Sunday, January 2, 2011

Money as a Crusoe Concept

Alone on an island Robinson Crusoe would need money.

Money is (1) a store of value and (2) a unit of account and (3) a medium of exchange. Money has social uses. So does language. We learn language socially, but the primary purpose of language is to enable personal thinking. Language is an individual skill. Alone on an island, Crusoe still needed language. 

Similarly, we learn to use money socially. Alone on an island, Robinson Crusoe would need money. Money's first attribute is its being a store of value. That is what allows money to be a unit of account and a medium of exchange. 

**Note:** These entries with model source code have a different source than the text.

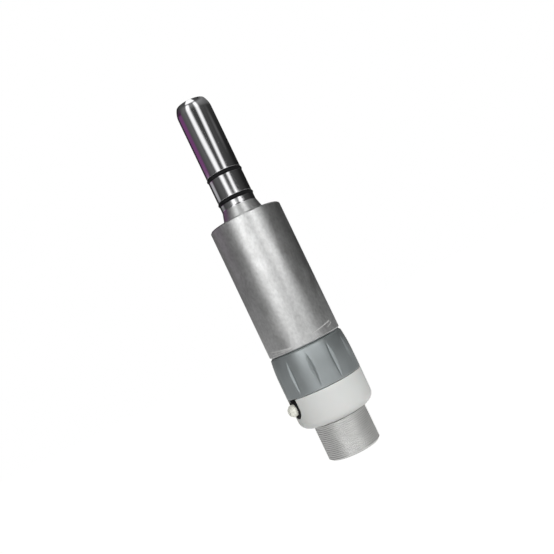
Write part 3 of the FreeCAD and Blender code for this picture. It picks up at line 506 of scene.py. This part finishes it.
def mark_metal():
    """Etched lines: bright metal with a frosted grain."""
    finish = Finish("etched_mark", (0.80, 0.80, 0.79), metallic=0.6, roughness=0.55)
    finish.vary_colour((3000, 3000, 3000), 0.08)
    finish.relief((7000, 7000, 7000), 4.0)
    return finish.material


def make_finishes():
    """One material for each slot of the record."""
    return {
        "polished_spigot": polished_spigot(),
        "satin_case": satin_case(),
        "anodised_ring": anodised_ring(),
        "cover_plastic": cover_plastic(),
        "connector_steel": steel("connector_steel", (0.62, 0.62, 0.61), 0.45),
        "rubber": rubber(),
        "nipple_metal": nipple_metal(),
        "tube_steel": steel("tube_steel", (0.62, 0.62, 0.61), 0.3),
        "screw_steel": steel("screw_steel", (0.16, 0.16, 0.165), 0.35),
        "plate_steel": steel("plate_steel", (0.58, 0.58, 0.57), 0.28),
        "rotor_steel": steel("rotor_steel", (0.48, 0.48, 0.49), 0.25),
        "drive_steel": steel("drive_steel", (0.42, 0.42, 0.43), 0.3),
        "bearing_steel": steel("bearing_steel", (0.68, 0.68, 0.70), 0.12, marks=0.2),
        "cage_brass": steel("cage_brass", (0.70, 0.52, 0.22), 0.3),
        "spring_steel": steel("spring_steel", (0.52, 0.52, 0.54), 0.28),
        "vane_resin": resin("vane_resin", (0.22, 0.12, 0.06), 0.5),
        "disc_plastic": resin("disc_plastic", (0.72, 0.70, 0.62), 0.4),
    }


def paint(piece, slot):
    """Gives a piece the finish of a slot."""
    piece.data.materials.clear()
    piece.data.materials.append(FINISHES[slot])
    return piece


def paint_cad_nodes():
    """Gives every CAD node the finish that the record names for it."""
    for part in frame["record"]["subparts"]:
        paint(frame["nodes"][part["node"]], part["material_slot"])


# Pieces


def nose_sleeve():
    """The polished spigot with its satin flare, two seal grooves and the handpiece socket."""
    flare_top = CASE_FRONT + FLARE_LENGTH
    wall = CASE_FRONT - CASE_FRONT_WALL
    lead_in = TIP - LEAD_IN_LENGTH
    centre = (NOSE_RADIUS - LEAD_IN_ARC, lead_in)
    end = math.degrees(math.asin(LEAD_IN_LENGTH / LEAD_IN_ARC))
    grooves = []
    for node in ("nose_o_ring_rear", "nose_o_ring_front"):
        middle = (low(node).z + high(node).z) / 2
        grooves += [
            (NOSE_RADIUS, middle - SEAL_GROOVE_HALF, 0.08),
            (SEAL_GROOVE_FLOOR, middle - SEAL_GROOVE_HALF, 0.1),
            (SEAL_GROOVE_FLOOR, middle + SEAL_GROOVE_HALF, 0.1),
            (NOSE_RADIUS, middle + SEAL_GROOVE_HALF, 0.08),
        ]
    outline = rounded([
        (NOSE_BORE, FLANGE),
        (FLANGE_RADIUS, FLANGE),
        (FLANGE_RADIUS, wall),
        (FLARE_RADIUS, wall),
        (FLARE_RADIUS, CASE_FRONT, 0.2),
        (NOSE_RADIUS, flare_top, FLARE_BLEND),
        *grooves,
        *arc_points(centre, LEAD_IN_ARC, 0, end - 1.5, 16),
        (centre[0] + LEAD_IN_ARC * math.cos(math.radians(end)), TIP, 0.12),
        (SOCKET_RADIUS + 0.3, TIP, 0.05),
        (SOCKET_RADIUS, TIP - 0.3, 0.05),
        (SOCKET_RADIUS, TIP - SOCKET_DEPTH),
        (NOSE_BORE, TIP - SOCKET_DEPTH),
    ])
    piece = put_on(turned("spigot", outline), "case", "nose_sleeve")
    paint(piece, "polished_spigot")
    piece.data.materials.append(FINISHES["satin_case"])
    for face in piece.data.polygons:
        face.material_index = int(face.center.z < (flare_top - SATIN_EDGE) * MM)
    return piece


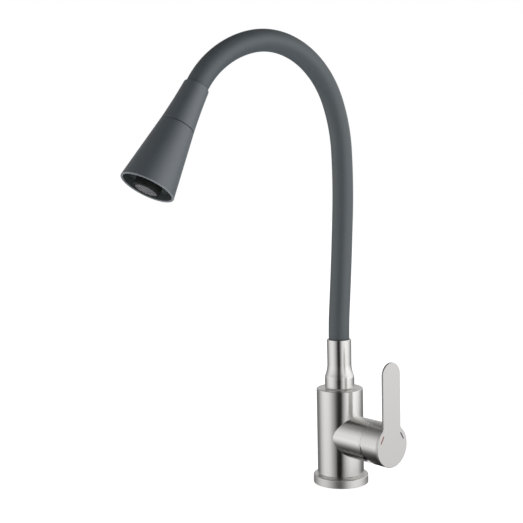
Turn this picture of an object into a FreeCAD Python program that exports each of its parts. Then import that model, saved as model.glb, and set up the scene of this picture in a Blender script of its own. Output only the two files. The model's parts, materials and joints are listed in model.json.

Crusoe's primary money was food. If he could store food, his labor could be invested. When he discovered that he had accidentally sowed wheat which “took” he was overjoyed. Robinson Crusoe might put most of his calculations in terms of wheat and thereby quantifiably value progress toward the completion of a boat. Building the boat was his most important long-term goal. It was to enable this that he engaged in indirect barter with himself. 

The division of labor (Adam Smith) necessarily creates a law of association (David Ricardo) which means that if you are going to undertake any complex task, then it is more efficient to break that down into repetitive actions, rather than carrying out the entire process in sequence. 

To build a raft, Crusoe must saw boards, drill holes, braid twine, etc.  Each should be done as a distinct task rather than sawing a board, drilling a hole, braiding a rope, and then drilling the next hole, braiding the next rope, and after four, going back and sawing the next board, and so on.  Thus, each task becomes an economic value to be traded with any other task. 

It is always possible to exchange goods and services with yourself across time. Should you plant? Build a fire and tend it? Catch fish? Look for coconuts? What you do on an island is determined by how you value your time and the return value that you expect for it. 

In your world today, you choose to work at one or more jobs, take on one or more hobbies, perform a changing set of household tasks.  You need bookkeeping of some sort and that means that you must have a unit of account. The more focused and rational your accounting, the better for you. Rather than being a social convention, money is an artifact of individual effort, thought and reward. 

Both the socialist Karl Marx and the capitalist Ludwig von Mises found the origin of money in social exchange.  Marx, after all, was writing social history. However, von Mises sought a priori foundations for economic theory. Yet, for von Mises the problem to be solved was the choice of gold (and silver) over other commodities. However,  Marx also said fifty years before von Mises that gold evolved as the best form of money, as the preferred commodity of indirect exchange.  

And it is true that money began in a social encounters, not in a Crusoe context.  But money did not begin as indirect barter in convenient commodities.  That came later.  The origin of money is in ritual gift exchange, in peace-making, amelioration, and friendship.


  1. I think your explanation of money for a man alone on an island is quite good, but I don't understand this statement:

    "The origin of money is in ritual gift exchange, in peace-making, amelioration, and friendship."

    Money always exists in any market. Money is simply the assets that are most liquid, durable, divisible, and most easily transported. In the past, each market chose myriad assets as the "money," of the local marketplace; tea leaves in China and tobacco in the American colonies.

    That is where the word "currency" comes from. In the past merchants might travel to a new marketplace and ask what the "most current" merchandise in use was at that time; which assets have the most currency, or liquidity, or tradability.

    Money is always there. The old story about the problems of barter exchange are a fantasy. Merchants will always use the most suitable asset as a medium of exchange, unit of account, and perhaps store of value.

  2. I think that before the "money" stage, there was a previous invention, the exchange of gifts. At first, it might have been that you offered what was valuable to you; eventually, you offered what was valued highly by the recipient. Stone Glasgow wrote, "The old story about the problems of barter exchange are a fantasy." I agree. "I have apples but do not need your eggs, so we will invent money" is not supported by historical fact. Wine was both produced locally and also traded at import and export in the Greek world. In short, anything different had a higher value.